WORK INSTRUCTIONS –
Repeat the whole listing exactly.

SUPPLIED RECORDS –
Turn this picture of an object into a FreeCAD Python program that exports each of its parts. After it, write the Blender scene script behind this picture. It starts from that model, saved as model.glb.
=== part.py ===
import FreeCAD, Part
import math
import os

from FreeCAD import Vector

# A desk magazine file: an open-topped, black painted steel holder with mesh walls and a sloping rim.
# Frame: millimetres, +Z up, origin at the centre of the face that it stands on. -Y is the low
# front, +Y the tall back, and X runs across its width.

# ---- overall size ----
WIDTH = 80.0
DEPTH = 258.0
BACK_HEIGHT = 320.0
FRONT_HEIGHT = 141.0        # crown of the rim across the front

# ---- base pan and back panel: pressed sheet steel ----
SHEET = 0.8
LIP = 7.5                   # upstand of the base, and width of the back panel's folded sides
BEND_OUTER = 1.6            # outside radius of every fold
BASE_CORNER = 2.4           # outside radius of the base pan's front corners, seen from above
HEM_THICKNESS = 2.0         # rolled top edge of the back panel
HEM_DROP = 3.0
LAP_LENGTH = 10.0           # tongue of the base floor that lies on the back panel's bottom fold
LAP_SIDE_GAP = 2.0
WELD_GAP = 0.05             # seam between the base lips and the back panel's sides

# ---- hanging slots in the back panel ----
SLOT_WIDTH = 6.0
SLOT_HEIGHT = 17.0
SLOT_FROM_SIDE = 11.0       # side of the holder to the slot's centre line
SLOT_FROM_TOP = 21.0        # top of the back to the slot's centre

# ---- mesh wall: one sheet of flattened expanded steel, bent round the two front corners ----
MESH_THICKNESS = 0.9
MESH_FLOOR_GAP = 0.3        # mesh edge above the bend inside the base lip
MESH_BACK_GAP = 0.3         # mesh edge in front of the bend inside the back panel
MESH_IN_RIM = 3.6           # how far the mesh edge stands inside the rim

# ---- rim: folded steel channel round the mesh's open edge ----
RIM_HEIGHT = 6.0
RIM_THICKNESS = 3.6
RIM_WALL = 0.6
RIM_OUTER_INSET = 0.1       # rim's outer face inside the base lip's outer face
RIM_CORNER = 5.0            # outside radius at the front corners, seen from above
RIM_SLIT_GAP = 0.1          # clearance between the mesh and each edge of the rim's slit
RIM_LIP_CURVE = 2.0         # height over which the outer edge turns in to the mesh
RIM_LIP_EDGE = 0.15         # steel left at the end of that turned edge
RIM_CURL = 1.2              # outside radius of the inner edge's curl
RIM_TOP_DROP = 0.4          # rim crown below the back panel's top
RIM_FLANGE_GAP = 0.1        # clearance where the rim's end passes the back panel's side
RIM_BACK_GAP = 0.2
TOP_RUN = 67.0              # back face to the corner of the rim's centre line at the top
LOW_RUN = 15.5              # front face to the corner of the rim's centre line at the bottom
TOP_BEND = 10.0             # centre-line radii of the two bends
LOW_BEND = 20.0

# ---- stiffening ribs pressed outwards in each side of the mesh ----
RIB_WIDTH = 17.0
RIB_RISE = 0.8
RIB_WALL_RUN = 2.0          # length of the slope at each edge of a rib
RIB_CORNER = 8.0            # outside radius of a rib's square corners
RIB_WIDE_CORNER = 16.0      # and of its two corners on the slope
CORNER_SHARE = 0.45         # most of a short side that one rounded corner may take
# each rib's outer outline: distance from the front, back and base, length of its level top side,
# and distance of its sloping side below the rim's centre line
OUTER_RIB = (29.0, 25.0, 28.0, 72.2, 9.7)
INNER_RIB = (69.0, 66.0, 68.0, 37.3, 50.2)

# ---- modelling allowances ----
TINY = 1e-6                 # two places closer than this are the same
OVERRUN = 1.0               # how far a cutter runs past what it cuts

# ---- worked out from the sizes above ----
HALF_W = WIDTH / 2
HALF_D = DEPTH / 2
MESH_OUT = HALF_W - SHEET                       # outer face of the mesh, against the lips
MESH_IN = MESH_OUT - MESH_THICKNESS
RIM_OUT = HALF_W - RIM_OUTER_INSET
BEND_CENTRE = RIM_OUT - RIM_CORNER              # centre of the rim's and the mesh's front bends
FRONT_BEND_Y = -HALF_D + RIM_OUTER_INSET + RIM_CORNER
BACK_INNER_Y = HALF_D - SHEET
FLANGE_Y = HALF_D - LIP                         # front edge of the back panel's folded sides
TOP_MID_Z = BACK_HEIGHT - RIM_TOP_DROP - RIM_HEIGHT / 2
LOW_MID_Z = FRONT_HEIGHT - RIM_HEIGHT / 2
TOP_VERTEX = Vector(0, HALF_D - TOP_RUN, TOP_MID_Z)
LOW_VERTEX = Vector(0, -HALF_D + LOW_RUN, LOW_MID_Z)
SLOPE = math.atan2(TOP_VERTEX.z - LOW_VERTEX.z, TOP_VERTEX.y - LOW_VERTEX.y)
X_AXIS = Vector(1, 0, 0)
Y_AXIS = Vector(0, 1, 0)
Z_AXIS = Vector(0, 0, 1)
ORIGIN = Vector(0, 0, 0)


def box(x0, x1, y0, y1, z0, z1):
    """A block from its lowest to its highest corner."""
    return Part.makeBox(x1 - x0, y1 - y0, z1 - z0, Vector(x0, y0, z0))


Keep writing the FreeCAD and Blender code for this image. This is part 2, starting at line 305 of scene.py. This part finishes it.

OUTPUT FOR THIS TASK –
Turn this picture of an object into a FreeCAD Python program that exports each of its parts. After it, write the Blender scene script behind this picture. It starts from that model, saved as model.glb.
=== part.py ===
import FreeCAD, Part
import math
import os

from FreeCAD import Vector

# A desk magazine file: an open-topped, black painted steel holder with mesh walls and a sloping rim.
# Frame: millimetres, +Z up, origin at the centre of the face that it stands on. -Y is the low
# front, +Y the tall back, and X runs across its width.

# ---- overall size ----
WIDTH = 80.0
DEPTH = 258.0
BACK_HEIGHT = 320.0
FRONT_HEIGHT = 141.0        # crown of the rim across the front

# ---- base pan and back panel: pressed sheet steel ----
SHEET = 0.8
LIP = 7.5                   # upstand of the base, and width of the back panel's folded sides
BEND_OUTER = 1.6            # outside radius of every fold
BASE_CORNER = 2.4           # outside radius of the base pan's front corners, seen from above
HEM_THICKNESS = 2.0         # rolled top edge of the back panel
HEM_DROP = 3.0
LAP_LENGTH = 10.0           # tongue of the base floor that lies on the back panel's bottom fold
LAP_SIDE_GAP = 2.0
WELD_GAP = 0.05             # seam between the base lips and the back panel's sides

# ---- hanging slots in the back panel ----
SLOT_WIDTH = 6.0
SLOT_HEIGHT = 17.0
SLOT_FROM_SIDE = 11.0       # side of the holder to the slot's centre line
SLOT_FROM_TOP = 21.0        # top of the back to the slot's centre

# ---- mesh wall: one sheet of flattened expanded steel, bent round the two front corners ----
MESH_THICKNESS = 0.9
MESH_FLOOR_GAP = 0.3        # mesh edge above the bend inside the base lip
MESH_BACK_GAP = 0.3         # mesh edge in front of the bend inside the back panel
MESH_IN_RIM = 3.6           # how far the mesh edge stands inside the rim

# ---- rim: folded steel channel round the mesh's open edge ----
RIM_HEIGHT = 6.0
RIM_THICKNESS = 3.6
RIM_WALL = 0.6
RIM_OUTER_INSET = 0.1       # rim's outer face inside the base lip's outer face
RIM_CORNER = 5.0            # outside radius at the front corners, seen from above
RIM_SLIT_GAP = 0.1          # clearance between the mesh and each edge of the rim's slit
RIM_LIP_CURVE = 2.0         # height over which the outer edge turns in to the mesh
RIM_LIP_EDGE = 0.15         # steel left at the end of that turned edge
RIM_CURL = 1.2              # outside radius of the inner edge's curl
RIM_TOP_DROP = 0.4          # rim crown below the back panel's top
RIM_FLANGE_GAP = 0.1        # clearance where the rim's end passes the back panel's side
RIM_BACK_GAP = 0.2
TOP_RUN = 67.0              # back face to the corner of the rim's centre line at the top
LOW_RUN = 15.5              # front face to the corner of the rim's centre line at the bottom
TOP_BEND = 10.0             # centre-line radii of the two bends
LOW_BEND = 20.0

# ---- stiffening ribs pressed outwards in each side of the mesh ----
RIB_WIDTH = 17.0
RIB_RISE = 0.8
RIB_WALL_RUN = 2.0          # length of the slope at each edge of a rib
RIB_CORNER = 8.0            # outside radius of a rib's square corners
RIB_WIDE_CORNER = 16.0      # and of its two corners on the slope
CORNER_SHARE = 0.45         # most of a short side that one rounded corner may take
# each rib's outer outline: distance from the front, back and base, length of its level top side,
# and distance of its sloping side below the rim's centre line
OUTER_RIB = (29.0, 25.0, 28.0, 72.2, 9.7)
INNER_RIB = (69.0, 66.0, 68.0, 37.3, 50.2)

# ---- modelling allowances ----
TINY = 1e-6                 # two places closer than this are the same
OVERRUN = 1.0               # how far a cutter runs past what it cuts

# ---- worked out from the sizes above ----
HALF_W = WIDTH / 2
HALF_D = DEPTH / 2
MESH_OUT = HALF_W - SHEET                       # outer face of the mesh, against the lips
MESH_IN = MESH_OUT - MESH_THICKNESS
RIM_OUT = HALF_W - RIM_OUTER_INSET
BEND_CENTRE = RIM_OUT - RIM_CORNER              # centre of the rim's and the mesh's front bends
FRONT_BEND_Y = -HALF_D + RIM_OUTER_INSET + RIM_CORNER
BACK_INNER_Y = HALF_D - SHEET
FLANGE_Y = HALF_D - LIP                         # front edge of the back panel's folded sides
TOP_MID_Z = BACK_HEIGHT - RIM_TOP_DROP - RIM_HEIGHT / 2
LOW_MID_Z = FRONT_HEIGHT - RIM_HEIGHT / 2
TOP_VERTEX = Vector(0, HALF_D - TOP_RUN, TOP_MID_Z)
LOW_VERTEX = Vector(0, -HALF_D + LOW_RUN, LOW_MID_Z)
SLOPE = math.atan2(TOP_VERTEX.z - LOW_VERTEX.z, TOP_VERTEX.y - LOW_VERTEX.y)
X_AXIS = Vector(1, 0, 0)
Y_AXIS = Vector(0, 1, 0)
Z_AXIS = Vector(0, 0, 1)
ORIGIN = Vector(0, 0, 0)


def box(x0, x1, y0, y1, z0, z1):
    """A block from its lowest to its highest corner."""
    return Part.makeBox(x1 - x0, y1 - y0, z1 - z0, Vector(x0, y0, z0))


Keep writing the FreeCAD and Blender code for this image. This is part 2, starting at line 305 of scene.py. This part finishes it.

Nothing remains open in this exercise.